Es geht um Mediengeilheit statt Tragödien. Es geht um Gelaber statt Gerechtigkeit. Es geht um Geld statt um Liebe. Was soll’s. Uns hat es ganz hervorragend unterhalten! Wer allerdings mit Jazz und Tanz nichts anfangen kann ist hier wahrscheinlich falsch. Das Bühnenbild bleibt schließlich während des gesamten Stückes gleich: Vor dem bühnenfüllenden Orchester des Palladium spielt sich die Handlung auf einer ganze normalen Tanzfläche ab. Es gibt also hier und da mal einen Stuhl, eine einklappbare Leiter und am Ende einen Glitzervorhang. Und das war’s… Macht aber nichts!
Dafür wirbeln die Damen und Herren der Schöpfung in begeisternden Choreographien über die Bühne, die Band spielt fantastischen Jazz und der Gesang passt auch bestens. Einige Tanzeinlagen sind zwar – O-Ton – „beschissen“, aber das ja zum Glück absichtlich. Wir sehen, dass diese Künstler es wirklich drauf haben.
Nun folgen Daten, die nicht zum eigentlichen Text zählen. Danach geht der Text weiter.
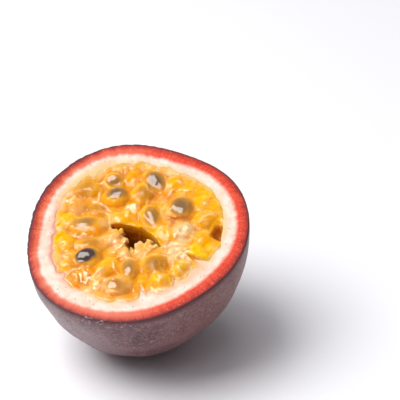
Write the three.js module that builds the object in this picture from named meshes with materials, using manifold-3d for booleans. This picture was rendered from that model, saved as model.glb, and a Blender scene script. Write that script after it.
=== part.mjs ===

Was immer wieder zwischendurch überrascht sind die scheinbar unpassenden Kommentare, Interaktionen oder Einlagen während des Stückes: Roxie zeigt dem Dirigenten des Orchesters stolz einen Zeitungsartikel über sich selbst oder drei Herren führen auf der rechten Bühnenseite einen Tanz auf, der überhaupt nichts mit der Szene zu tun hat. Zu den Worten „Meine Damen und Herren, ein Stepptanz“ zünden sie sich eine Zigarette an und legen los. Das gefällt!

Alles in Allem ist Chicago ein hervorragendes Musical, das ich insbesondere tatsächlich wegen der Musik und dem Tanz loben möchte. Auch die Geschichte unterhält und die Darsteller komplettieren den gelungenen Abend. Ich freue mich auf ein weiteres Musical, gerne auch wieder in Stuttgart, dann allerdings zehn Reihen weiter vorne.